Opening: 20 June, Thursday 6:00 pm, Hírös Agora / Chamber Room
Opening speech by: Baghet Iskander photographer
Open for the duration of the festival: 10:00 am – 6:00 pm.
On 22 June, the Night of Museums the exhibition will be open until midnight.
In 2011, adhering to his mentor Henri Cartier Breson’s mantra to „photograph the truth”, animation filmmaker Ishu Patel embarked on a photographic journey in South East Asia. Abandoning moving images to secure a series of small images that capture a uniquely human gesture or powerful thought-provoking story, he plowed both urban and rural areas armed with Digital Leica M9.
The result is a collection of elusive still images, photographs that tell a story, seize a moment in life or rare a witness to joy, struggle or human dignity. Even though globalization has transformed Asia at an unprecedented rate, millions still continue to labour in traditional informal economies. Their daily routine is fixed in time. They keep the process of life in constant motion. They endure, survive, abide, and sustain. When left their own devices these communties are robust, but are fragile when confronted by mega projects such as one that may dam a river, flood a valley, mine a mountaintop, or simply remove a jetty.
Ishu Patel |
After his university education Ishu Patel got a lifetime opportunity to assist Henri Cartier-Bresson on a photographic journey through the Indian states of Gujarat and Rajasthan. The experience had a progound effect on him and he never forgot the master’s speech at a press conference before hundreds of local press photographers, where he raised his Leica up in the air and advised „photograph the truth”. Ever since he has referred to those words in all his creative work. For him, the truth opens up the creative process.
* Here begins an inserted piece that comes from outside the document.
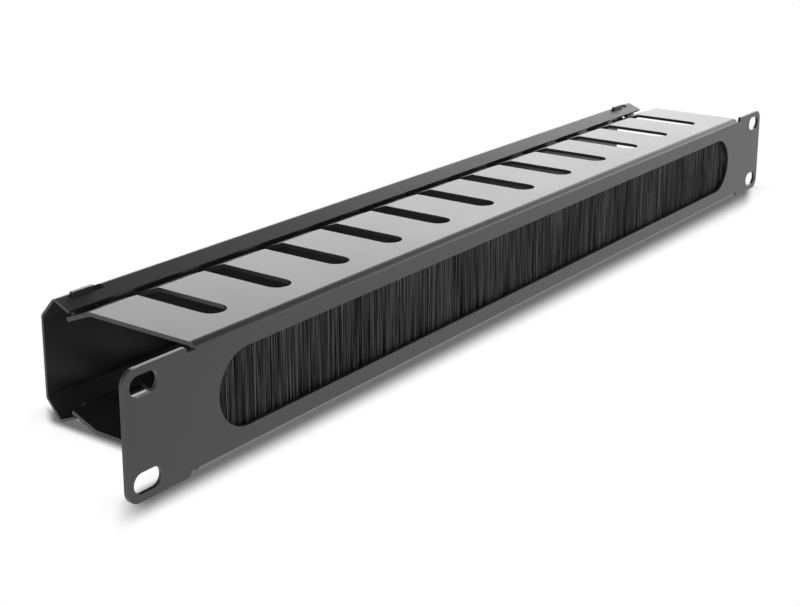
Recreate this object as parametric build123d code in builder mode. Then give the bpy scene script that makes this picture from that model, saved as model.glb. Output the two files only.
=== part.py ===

During his subsequent career as an Animation Filmmaker at the National Film Board of Canada, he was occupied with thousands of moving images. In animated film, individual images are not so important, but the changes that happen between two images is crucial, thereby creating a motion, the essential element of storytelling. In photography it is the opposite: a moment of creation occurs in a fraction of a second when a shutter is pressed and motion is frozen and this is why the power of photographic images continue to stand it’s own.
Never political or judgmental, this photography exhibition comprises Patels’s homage to the unsung lives of ordinary Asians, many of whom are increasingly overlooked in a fast-changing world.